In 1951, it emerged that the BBC planned to erect a 229-metre television transmitter at North Hessary Tor on Dartmoor. Lady Sylvia Sayer, chair of the Dartmoor Preservation Association, was incensed. It would, she wrote, be “landscape-slaughter on a more than usually impressive scale”. The “alien” presence would be “a perpetual reminder of that modern ‘civilisation’ which most people come to a national park to forget”.

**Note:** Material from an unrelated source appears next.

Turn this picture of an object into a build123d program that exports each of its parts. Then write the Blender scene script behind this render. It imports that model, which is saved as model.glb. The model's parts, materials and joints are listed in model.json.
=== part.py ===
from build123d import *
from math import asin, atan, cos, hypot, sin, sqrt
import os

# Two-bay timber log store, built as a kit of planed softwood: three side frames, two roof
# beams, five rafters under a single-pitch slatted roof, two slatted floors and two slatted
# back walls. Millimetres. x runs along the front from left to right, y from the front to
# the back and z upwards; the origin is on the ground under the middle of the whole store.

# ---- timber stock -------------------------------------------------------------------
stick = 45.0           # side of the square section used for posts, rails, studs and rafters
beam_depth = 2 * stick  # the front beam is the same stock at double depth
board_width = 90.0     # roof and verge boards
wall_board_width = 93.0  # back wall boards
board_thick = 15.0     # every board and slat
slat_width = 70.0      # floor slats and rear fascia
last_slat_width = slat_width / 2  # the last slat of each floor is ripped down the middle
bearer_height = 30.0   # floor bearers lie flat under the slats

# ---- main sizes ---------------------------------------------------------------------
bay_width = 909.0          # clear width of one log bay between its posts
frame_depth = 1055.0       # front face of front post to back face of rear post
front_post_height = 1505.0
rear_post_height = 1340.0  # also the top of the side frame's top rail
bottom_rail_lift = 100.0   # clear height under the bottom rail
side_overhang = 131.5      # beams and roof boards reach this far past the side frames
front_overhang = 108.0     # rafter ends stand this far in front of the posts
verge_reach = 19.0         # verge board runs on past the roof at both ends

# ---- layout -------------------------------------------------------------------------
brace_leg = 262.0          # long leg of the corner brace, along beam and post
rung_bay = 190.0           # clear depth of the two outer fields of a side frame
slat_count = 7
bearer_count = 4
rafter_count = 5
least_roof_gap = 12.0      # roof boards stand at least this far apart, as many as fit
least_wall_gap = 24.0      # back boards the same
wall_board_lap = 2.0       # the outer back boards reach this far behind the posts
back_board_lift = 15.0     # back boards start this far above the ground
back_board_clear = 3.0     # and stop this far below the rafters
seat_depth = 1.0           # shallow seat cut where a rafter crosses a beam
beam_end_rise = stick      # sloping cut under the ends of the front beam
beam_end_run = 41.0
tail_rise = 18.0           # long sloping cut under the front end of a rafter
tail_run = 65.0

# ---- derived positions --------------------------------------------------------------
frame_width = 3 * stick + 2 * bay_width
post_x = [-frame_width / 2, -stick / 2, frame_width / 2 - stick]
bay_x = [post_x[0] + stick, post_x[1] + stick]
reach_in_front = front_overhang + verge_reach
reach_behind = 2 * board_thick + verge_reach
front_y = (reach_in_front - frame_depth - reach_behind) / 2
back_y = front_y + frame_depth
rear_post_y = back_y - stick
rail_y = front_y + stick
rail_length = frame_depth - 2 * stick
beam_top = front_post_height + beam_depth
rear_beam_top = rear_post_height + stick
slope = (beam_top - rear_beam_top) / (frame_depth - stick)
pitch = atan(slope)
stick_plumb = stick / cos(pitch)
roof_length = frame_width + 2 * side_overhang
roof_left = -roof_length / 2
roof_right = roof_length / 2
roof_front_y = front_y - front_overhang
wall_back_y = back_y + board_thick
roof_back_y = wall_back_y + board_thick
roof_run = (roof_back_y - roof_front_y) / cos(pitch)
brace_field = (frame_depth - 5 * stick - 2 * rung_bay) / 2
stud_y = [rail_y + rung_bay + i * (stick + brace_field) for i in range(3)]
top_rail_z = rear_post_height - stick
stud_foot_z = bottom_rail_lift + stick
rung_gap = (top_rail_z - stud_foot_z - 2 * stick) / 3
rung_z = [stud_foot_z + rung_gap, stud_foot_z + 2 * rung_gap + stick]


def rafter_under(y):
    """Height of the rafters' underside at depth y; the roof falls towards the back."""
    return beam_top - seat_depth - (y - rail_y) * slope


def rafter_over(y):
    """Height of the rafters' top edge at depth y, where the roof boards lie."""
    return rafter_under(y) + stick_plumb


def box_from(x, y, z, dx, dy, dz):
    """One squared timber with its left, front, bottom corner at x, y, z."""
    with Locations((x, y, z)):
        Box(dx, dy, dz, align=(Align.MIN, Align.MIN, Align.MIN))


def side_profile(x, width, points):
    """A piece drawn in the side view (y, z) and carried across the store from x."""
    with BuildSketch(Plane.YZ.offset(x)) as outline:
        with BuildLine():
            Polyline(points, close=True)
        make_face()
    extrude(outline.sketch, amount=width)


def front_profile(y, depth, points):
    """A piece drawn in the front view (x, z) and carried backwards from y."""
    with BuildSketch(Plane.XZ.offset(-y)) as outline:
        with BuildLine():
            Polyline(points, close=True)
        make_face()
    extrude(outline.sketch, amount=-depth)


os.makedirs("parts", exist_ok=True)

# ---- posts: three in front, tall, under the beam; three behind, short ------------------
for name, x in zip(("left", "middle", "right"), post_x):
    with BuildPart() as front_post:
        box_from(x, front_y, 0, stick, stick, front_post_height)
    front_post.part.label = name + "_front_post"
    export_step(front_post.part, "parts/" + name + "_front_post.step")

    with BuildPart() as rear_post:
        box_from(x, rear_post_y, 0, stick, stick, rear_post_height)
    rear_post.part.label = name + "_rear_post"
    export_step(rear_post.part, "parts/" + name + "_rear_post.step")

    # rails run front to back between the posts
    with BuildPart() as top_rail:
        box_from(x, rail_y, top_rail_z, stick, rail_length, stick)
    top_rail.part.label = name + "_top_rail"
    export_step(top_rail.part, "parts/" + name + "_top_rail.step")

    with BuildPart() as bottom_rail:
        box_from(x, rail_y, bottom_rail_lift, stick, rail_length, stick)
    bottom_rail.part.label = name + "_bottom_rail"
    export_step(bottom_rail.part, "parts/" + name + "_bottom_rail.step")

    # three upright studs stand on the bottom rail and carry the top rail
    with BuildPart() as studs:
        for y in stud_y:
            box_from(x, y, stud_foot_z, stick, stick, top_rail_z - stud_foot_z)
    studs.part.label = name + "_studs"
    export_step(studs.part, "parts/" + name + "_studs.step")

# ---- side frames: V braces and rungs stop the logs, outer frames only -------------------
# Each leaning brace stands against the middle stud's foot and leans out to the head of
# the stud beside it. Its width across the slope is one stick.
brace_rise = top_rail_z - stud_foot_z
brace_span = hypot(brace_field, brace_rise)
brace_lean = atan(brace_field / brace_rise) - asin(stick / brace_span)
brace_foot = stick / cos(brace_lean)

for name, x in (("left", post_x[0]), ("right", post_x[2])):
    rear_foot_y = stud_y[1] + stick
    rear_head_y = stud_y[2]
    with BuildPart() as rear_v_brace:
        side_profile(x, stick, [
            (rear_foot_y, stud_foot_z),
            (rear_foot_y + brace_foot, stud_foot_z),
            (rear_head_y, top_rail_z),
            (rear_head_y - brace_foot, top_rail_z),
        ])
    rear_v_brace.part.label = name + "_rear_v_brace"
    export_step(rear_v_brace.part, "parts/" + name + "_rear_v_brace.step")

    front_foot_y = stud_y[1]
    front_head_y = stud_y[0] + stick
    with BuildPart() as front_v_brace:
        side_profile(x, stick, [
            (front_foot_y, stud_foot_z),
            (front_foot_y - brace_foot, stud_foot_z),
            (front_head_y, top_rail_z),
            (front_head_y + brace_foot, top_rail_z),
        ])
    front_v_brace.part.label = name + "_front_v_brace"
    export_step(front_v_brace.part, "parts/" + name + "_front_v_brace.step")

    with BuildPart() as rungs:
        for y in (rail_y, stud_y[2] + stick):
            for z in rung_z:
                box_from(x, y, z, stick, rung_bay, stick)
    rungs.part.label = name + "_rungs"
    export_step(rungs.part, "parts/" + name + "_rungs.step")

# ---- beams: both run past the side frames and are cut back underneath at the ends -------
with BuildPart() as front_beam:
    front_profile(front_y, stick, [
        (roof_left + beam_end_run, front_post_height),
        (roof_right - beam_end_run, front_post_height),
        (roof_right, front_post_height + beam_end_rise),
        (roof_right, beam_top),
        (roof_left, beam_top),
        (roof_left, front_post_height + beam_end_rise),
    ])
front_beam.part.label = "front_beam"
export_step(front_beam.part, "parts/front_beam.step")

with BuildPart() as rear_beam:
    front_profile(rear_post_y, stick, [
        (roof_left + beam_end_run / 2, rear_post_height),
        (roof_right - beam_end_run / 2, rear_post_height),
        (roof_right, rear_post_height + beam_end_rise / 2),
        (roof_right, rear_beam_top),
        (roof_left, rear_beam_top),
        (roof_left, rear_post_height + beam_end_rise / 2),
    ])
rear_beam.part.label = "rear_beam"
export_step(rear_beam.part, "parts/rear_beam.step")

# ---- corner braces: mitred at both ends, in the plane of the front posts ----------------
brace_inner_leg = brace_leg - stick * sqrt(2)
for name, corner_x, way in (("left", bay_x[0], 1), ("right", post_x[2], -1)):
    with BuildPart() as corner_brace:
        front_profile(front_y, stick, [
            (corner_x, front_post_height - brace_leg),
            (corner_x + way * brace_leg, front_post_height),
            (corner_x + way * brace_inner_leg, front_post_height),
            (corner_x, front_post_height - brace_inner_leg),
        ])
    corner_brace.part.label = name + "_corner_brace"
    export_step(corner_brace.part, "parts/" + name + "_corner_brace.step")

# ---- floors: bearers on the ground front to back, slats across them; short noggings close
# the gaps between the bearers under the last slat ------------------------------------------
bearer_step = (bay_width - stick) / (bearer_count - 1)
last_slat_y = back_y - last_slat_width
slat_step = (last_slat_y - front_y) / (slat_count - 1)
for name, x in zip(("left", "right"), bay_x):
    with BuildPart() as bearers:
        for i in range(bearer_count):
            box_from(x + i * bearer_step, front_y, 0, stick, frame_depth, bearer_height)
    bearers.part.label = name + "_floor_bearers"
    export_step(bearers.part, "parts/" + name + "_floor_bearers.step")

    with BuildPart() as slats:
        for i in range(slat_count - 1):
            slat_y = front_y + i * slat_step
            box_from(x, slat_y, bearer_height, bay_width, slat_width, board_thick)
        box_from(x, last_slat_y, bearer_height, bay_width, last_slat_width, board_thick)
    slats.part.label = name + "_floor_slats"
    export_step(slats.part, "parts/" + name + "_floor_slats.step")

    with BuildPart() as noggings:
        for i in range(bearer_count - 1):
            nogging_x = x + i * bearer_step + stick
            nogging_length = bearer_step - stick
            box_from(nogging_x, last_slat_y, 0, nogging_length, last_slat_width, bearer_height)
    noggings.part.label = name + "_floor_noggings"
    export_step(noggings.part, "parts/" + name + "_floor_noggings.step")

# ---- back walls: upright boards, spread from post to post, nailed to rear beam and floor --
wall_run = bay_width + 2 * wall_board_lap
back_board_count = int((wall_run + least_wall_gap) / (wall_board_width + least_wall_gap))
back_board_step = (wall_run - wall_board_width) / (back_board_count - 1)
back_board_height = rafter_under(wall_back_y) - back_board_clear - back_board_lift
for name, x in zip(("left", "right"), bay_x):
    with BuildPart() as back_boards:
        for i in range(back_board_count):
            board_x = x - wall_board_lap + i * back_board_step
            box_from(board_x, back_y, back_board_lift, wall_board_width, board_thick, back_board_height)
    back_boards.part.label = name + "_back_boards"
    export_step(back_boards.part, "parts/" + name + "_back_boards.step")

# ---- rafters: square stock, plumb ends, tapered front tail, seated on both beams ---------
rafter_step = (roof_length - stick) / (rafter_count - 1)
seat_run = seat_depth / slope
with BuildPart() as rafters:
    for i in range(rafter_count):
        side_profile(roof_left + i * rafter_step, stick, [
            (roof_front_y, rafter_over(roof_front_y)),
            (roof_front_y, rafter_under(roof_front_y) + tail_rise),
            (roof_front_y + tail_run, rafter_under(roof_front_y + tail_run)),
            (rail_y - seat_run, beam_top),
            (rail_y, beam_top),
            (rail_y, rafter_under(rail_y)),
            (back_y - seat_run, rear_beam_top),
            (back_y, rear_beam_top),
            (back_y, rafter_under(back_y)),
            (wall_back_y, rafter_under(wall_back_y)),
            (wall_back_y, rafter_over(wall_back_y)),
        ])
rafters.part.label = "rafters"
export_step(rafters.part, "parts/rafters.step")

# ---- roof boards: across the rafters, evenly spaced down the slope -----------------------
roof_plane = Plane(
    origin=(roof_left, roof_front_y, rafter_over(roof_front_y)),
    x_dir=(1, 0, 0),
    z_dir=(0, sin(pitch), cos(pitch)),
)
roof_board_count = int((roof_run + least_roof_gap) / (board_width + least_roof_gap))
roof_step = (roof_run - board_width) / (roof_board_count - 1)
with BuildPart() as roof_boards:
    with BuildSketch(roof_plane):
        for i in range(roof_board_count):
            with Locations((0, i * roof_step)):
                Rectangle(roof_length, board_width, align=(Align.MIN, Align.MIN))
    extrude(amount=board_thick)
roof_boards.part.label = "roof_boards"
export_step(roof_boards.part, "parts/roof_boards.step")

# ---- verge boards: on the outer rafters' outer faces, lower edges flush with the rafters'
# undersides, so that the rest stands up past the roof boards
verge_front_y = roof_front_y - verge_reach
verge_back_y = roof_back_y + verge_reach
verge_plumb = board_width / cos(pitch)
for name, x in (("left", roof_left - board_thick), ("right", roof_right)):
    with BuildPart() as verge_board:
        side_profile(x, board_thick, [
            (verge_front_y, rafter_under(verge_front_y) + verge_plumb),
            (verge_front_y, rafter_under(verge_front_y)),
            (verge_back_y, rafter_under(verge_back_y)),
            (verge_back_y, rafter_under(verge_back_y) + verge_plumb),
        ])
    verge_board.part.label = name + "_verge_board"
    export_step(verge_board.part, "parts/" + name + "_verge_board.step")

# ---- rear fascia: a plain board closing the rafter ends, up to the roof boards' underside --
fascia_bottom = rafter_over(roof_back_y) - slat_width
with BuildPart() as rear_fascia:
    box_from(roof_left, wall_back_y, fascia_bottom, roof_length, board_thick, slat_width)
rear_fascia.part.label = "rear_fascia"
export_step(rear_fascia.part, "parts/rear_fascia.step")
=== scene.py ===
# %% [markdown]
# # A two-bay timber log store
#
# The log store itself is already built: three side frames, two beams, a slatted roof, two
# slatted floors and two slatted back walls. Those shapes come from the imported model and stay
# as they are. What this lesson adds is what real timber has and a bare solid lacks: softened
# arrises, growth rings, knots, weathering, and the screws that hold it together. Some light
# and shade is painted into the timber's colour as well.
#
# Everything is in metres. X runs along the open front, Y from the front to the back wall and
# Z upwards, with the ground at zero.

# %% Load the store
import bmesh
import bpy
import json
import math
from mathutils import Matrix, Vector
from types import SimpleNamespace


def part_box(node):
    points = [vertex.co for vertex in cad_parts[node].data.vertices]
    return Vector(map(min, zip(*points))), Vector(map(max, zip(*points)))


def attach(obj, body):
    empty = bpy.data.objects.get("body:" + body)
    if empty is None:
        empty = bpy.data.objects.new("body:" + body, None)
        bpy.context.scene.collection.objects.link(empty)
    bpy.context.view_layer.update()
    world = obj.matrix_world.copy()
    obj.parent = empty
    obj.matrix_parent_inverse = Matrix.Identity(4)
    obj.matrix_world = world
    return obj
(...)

Despite Sayer’s forceful rhetoric, her campaign against the mast – her “first major foray into activist politics” – failed. But although she had lost one battle, the war to preserve the landscape of Dartmoor continued: “From her stone cottage in a tiny Dartmoor hamlet, she orchestrated frequent campaigns that combined her verbal eloquence, combativeness and grasp of legal statute and planning processes, placing her among the most effective post-war environmental campaigners and lobbyists.” Branded a “militant conservationist” by the press,Sayer fought on valiantly until her death in 2000. And yet today she is a little-known figure. Matthew Kelly’s book attempts to give her the recognition she deserves, along with three other women who campaigned to save the English countryside: Octavia Hill, Beatrix Potter and Pauline Dower. Their activism has helped shape the modern environmental consciousness, as well as preserving landscapes and access rights across the country.
Some have argued that they were too successful. Since the 1970s when Kelly’s study ends, the loss of species and habitats has meant that the focus has increasingly turned to other threats, such as farming. The environmentalist George Monbiot has described the Lake District – the birthplace of the modern conservation movement – as a “sheepwrecked wasteland”. Upland landscapes have been reduced to monocultural green deserts. In the age of climate crisis, the talk is no longer of preservation but rewilding landscapes, as at the Knepp Estate in Sussex.
And yet, as Kelly demonstrates, the achievements of these four preservationists deserve to be remembered and indeed celebrated. His book spans a century and he begins with Octavia Hill, “a moralist and reformer of quite astonishing range and commitment”. She believed the public should have right of access to open spaces, and after she helped found the National Trust in 1895, she worked tirelessly to raise money to buy plots of land to preserve views (“salient promontories”) for all to enjoy – especially in her beloved Kent.
Beatrix Potter is, of course, famous for her children’s books. But she also became one of the National Trust’s most important benefactors. Like Hill, she believed in “purchasing to preserve”. She also believed in public access, though she “could be privately ungenerous about overweight women in unsuitable shoes”. When she died in 1943, she made what was the largest single Lake District bequest yet made to the Trust. The last of the four, Pauline Dower, was the longest serving and most senior woman on the National Parks Commission.
All of them shared a commitment to traditional approaches to farming, such as upland grazing, but they were not nature conservationists: “They tended to express their concern about threats to the natural environment in terms of aesthetic or cultural rather than ecological loss.” Though they all had privileged upbringings, each had to confront gender stereotypes; being the only woman in the room “could be isolating but it also gave the four licence to challenge existing mores and assumptions”. As Kelly puts it: “No glass of whisky in the avuncular atmosphere of the club brought these women into line.”
Kelly’s book is rich with insights into their motivations. Although at times the level of detail about land deals and committees makes for a rather dry read, an important part of Kelly’s argument is that the activism of these women involved precisely this kind of painstaking work to create and change legal structures, so that future generations could enjoy the rights they do today. As well as exploring their lives and activism, Kelly guides the reader through the landscapes that they fought to preserve. As he rightly says: “Each step we take today validates the work they did then.”